Using the data below, output the first line and every line after it up to and including the line containing "stance: the lean of the frame.", exactly as written and with nothing added.

### Supplied records
----

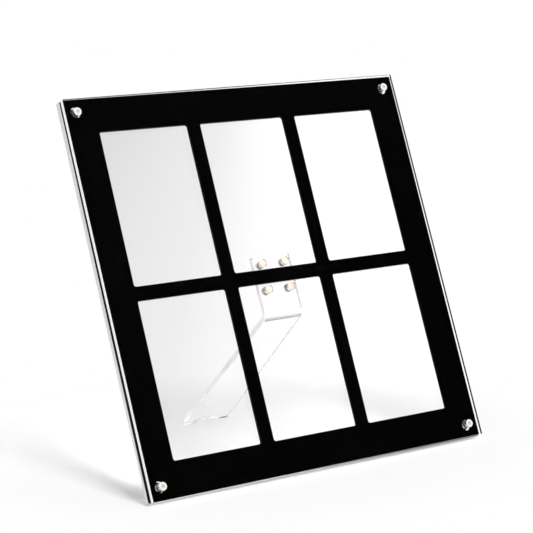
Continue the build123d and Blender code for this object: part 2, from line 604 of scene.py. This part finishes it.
@dataclass
class TurnedPiece:
    """A small metal piece, turned about an axis square to the sheets."""

    node: str
    body: str
    slot: str
    rings: list[Ring]
    hollow: Hollow | None = None
    thread: Thread | None = None
    knurl: Knurl | None = None
    shank_below: float = 0.0
    shank_margin: float = 0.02
    steps: int = 48

    def axis(self, stance: Stance) -> tuple[Matrix, float]:
        """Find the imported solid's axis and its foot.

        Args:
            stance: the lean of the frame.

        Returns:
            The matrix of the axis, and the height of the solid's foot along it.
        """
        points = [vertex.co for vertex in frame["nodes"][self.node].data.vertices]
        across = [point.x for point in points]
        up = [point.dot(stance.up) for point in points]
        out = [point.dot(stance.out) for point in points]
        middle = stance.frame_at((min(across) + max(across)) / 2, (min(up) + max(up)) / 2)
        return middle, min(out)

    def turn(self) -> bmesh.types.BMesh:
        """Turn the rings' outline once round the axis.

        Returns:
            The closed shape, in millimetres, with its axis on Z.
        """
        form = bmesh.new()
        outline = [form.verts.new((ring.radius, 0, ring.height)) for ring in self.rings]
        edges = [form.edges.new(pair) for pair in zip(outline, outline[1:])]
        bmesh.ops.spin(
            form,
            geom=outline + edges,
            cent=(0, 0, 0),
            axis=(0, 0, 1),
            angle=math.tau,
            steps=self.steps,
            use_merge=True,
        )
        bmesh.ops.remove_doubles(form, verts=form.verts, dist=MERGE)
        bmesh.ops.recalc_face_normals(form, faces=form.faces)
        return form

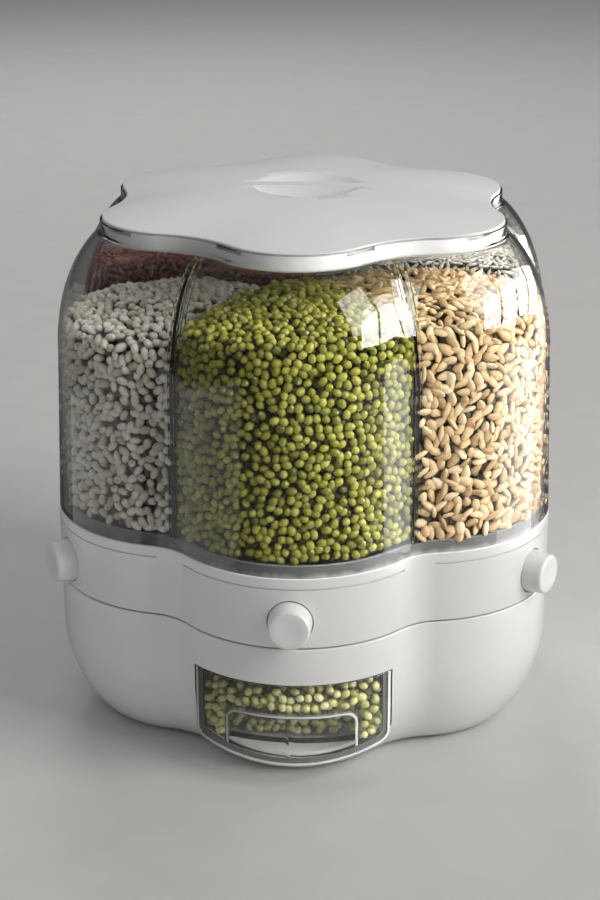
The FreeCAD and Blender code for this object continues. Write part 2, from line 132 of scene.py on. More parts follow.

----

### Exercise output
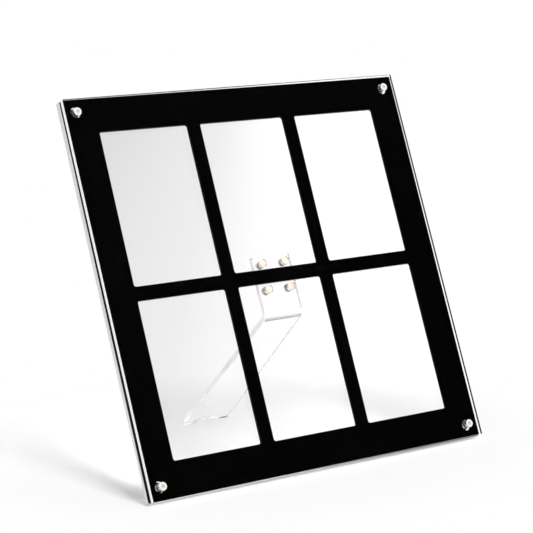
Continue the build123d and Blender code for this object: part 2, from line 604 of scene.py. This part finishes it.
@dataclass
class TurnedPiece:
    """A small metal piece, turned about an axis square to the sheets."""

    node: str
    body: str
    slot: str
    rings: list[Ring]
    hollow: Hollow | None = None
    thread: Thread | None = None
    knurl: Knurl | None = None
    shank_below: float = 0.0
    shank_margin: float = 0.02
    steps: int = 48

    def axis(self, stance: Stance) -> tuple[Matrix, float]:
        """Find the imported solid's axis and its foot.

        Args:
            stance: the lean of the frame.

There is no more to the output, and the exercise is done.